EXTRACTED RECORDS »
— start —

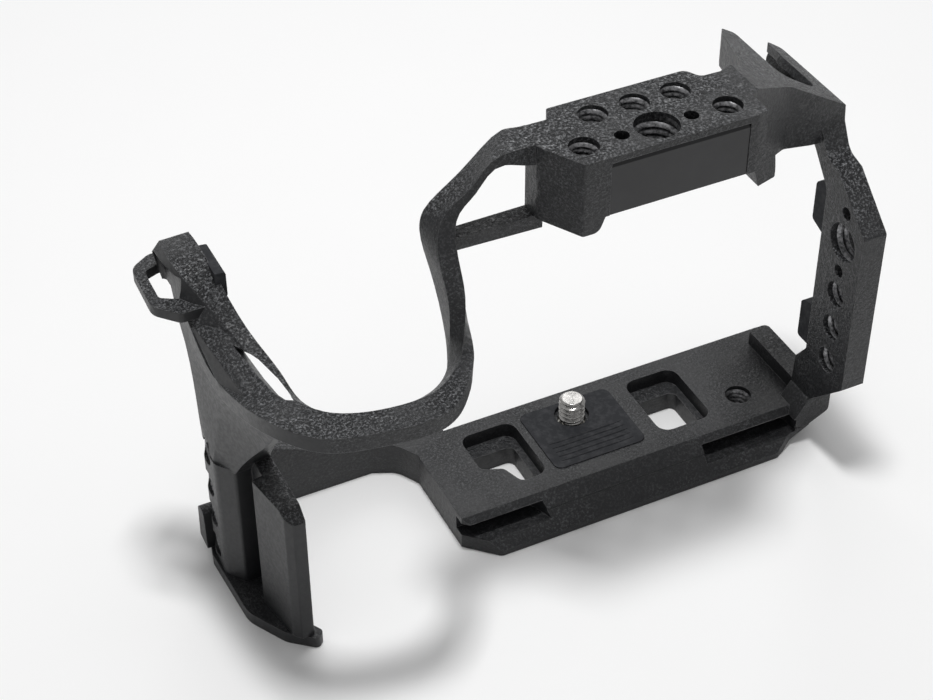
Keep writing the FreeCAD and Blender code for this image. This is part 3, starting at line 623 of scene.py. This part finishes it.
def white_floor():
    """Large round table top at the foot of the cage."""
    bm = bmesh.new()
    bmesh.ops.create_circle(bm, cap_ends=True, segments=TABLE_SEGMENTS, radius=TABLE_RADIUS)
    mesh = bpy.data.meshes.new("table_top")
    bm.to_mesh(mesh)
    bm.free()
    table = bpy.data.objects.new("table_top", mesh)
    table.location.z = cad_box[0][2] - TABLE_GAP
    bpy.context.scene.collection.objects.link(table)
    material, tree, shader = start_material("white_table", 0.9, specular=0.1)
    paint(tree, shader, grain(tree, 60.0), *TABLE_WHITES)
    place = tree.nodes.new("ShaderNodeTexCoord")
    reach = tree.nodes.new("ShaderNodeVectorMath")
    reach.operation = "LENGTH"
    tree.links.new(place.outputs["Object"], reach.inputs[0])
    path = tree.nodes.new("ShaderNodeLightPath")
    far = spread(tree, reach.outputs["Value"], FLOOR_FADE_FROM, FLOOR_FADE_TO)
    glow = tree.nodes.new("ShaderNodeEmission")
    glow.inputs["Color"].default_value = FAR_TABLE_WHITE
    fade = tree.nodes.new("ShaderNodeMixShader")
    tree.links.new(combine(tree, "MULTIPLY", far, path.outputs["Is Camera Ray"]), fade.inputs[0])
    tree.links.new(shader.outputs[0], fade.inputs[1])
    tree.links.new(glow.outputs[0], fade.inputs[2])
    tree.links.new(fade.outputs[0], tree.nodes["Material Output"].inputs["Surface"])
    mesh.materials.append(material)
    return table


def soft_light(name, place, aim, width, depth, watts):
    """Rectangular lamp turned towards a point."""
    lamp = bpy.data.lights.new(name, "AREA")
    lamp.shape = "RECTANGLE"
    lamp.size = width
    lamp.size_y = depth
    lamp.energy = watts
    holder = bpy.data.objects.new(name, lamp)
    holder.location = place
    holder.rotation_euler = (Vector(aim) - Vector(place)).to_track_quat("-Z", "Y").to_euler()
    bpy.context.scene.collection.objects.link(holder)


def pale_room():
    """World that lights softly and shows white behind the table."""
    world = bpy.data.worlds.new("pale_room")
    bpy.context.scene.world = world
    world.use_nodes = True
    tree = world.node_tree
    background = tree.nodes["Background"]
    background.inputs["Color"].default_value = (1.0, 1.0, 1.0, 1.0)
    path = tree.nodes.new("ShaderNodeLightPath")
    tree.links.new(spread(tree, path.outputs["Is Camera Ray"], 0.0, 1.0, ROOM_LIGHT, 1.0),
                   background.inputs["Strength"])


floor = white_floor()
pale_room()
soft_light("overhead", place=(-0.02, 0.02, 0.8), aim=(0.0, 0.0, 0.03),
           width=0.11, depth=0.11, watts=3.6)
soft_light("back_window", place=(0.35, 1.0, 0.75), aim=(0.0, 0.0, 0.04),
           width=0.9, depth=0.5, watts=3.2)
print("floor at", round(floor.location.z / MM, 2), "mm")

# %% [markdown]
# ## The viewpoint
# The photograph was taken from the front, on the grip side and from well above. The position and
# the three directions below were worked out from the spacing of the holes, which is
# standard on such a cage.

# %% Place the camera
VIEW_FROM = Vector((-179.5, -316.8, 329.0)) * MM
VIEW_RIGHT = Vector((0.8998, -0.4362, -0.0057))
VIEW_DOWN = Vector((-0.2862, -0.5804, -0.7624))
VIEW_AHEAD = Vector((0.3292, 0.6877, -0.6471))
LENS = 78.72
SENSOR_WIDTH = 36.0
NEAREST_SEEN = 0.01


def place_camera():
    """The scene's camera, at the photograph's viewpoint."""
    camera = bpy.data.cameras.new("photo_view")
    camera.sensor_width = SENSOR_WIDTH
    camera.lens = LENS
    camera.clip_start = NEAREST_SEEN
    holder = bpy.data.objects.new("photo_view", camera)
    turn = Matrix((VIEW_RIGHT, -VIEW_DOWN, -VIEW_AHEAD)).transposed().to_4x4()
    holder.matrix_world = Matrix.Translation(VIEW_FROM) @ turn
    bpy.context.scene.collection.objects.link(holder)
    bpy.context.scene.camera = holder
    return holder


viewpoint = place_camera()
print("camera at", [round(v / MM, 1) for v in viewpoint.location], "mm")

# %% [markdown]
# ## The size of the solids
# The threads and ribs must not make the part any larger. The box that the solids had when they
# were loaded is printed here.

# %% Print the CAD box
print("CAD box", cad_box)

— end —
— start —

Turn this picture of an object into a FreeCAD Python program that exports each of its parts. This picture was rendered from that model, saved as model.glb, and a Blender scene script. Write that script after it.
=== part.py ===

— end —

CHALLENGE » Search the records above for the string "This". Copy every line that contains it.

WRITTEN REPLY »
Keep writing the FreeCAD and Blender code for this image. This is part 3, starting at line 623 of scene.py. This part finishes it.
Turn this picture of an object into a FreeCAD Python program that exports each of its parts. This picture was rendered from that model, saved as model.glb, and a Blender scene script. Write that script after it.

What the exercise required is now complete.